Some of Trump’s devotees in the right-wing media have been claiming that the former president has once again triumphed over a “partisan witch hunt,” but two conservative opinion pieces — one by the Wall Street journal’s editorial board, the other by Washington Post columnist George Will — stress that Trump’s acquittal was far from a total vindication and that he will not win a second term in 2024.

Trump was facing an article of impeachment for “incitement for insurrection” because of his actions on Jan. 6, when a violent mob attacked the U.S. Capitol Building. Rep. Jamie Raskin and other Democratic impeachment managers presented extensive evidence that Trump encouraged the mob; Trump’s impeachment lawyers claimed that he never asked the rioters to resort to violence and urged them to be nonviolent.

WSJ’s editorial board notes, “Seven Republicans joined every Democrat in the most bipartisan conviction vote in history. While short of the 67 votes needed to convict, most Republicans didn’t defend Mr. Trump’s words or actions on Jan. 6 or his attempts to overturn the election. As we’ve written before, Mr. Trump’s behavior was inexcusable and will mar his legacy for all time. That was the essence of Sen. Mitch McConnell’s post-trial remarks.”

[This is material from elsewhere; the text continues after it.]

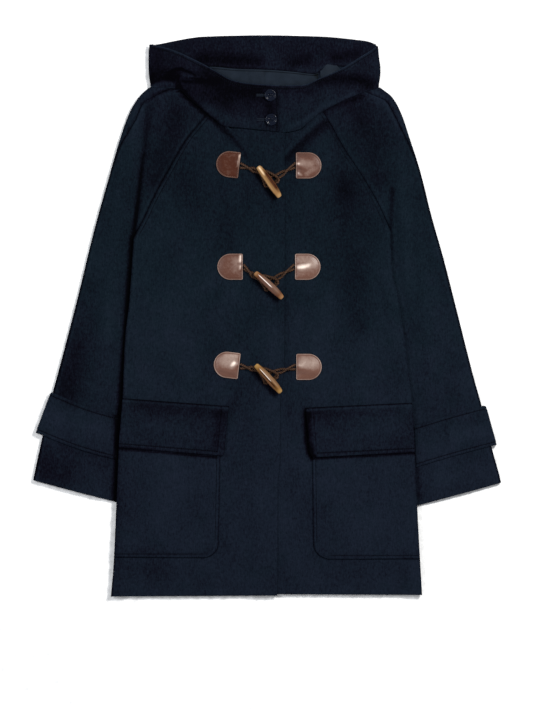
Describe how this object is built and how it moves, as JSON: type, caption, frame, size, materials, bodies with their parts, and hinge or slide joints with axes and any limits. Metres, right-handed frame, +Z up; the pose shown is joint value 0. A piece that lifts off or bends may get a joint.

Although Senate Minority Leader McConnell voted “not guilty,” he was vehemently critical of Trump when the trial concluded. McConnell’s issue with the trial wasn’t the case that Raskin and other Democrats presented against the former president; rather, McConnell made a procedural argument, saying that it was unconstitutional to have an impeachment trial for a former president.

“The GOP leader voted against conviction but explicitly because he said the Constitution reserves the impeachment power only for presidents while in office,” the WSJ’s editorial board explains. “Scholars disagree on this point, and there are good arguments on both sides.”

Regardless, the editorial board notes that McConnell was “lacerating” in his criticism of Trump and emphasizes that the former president will not be winning a second term in 2024.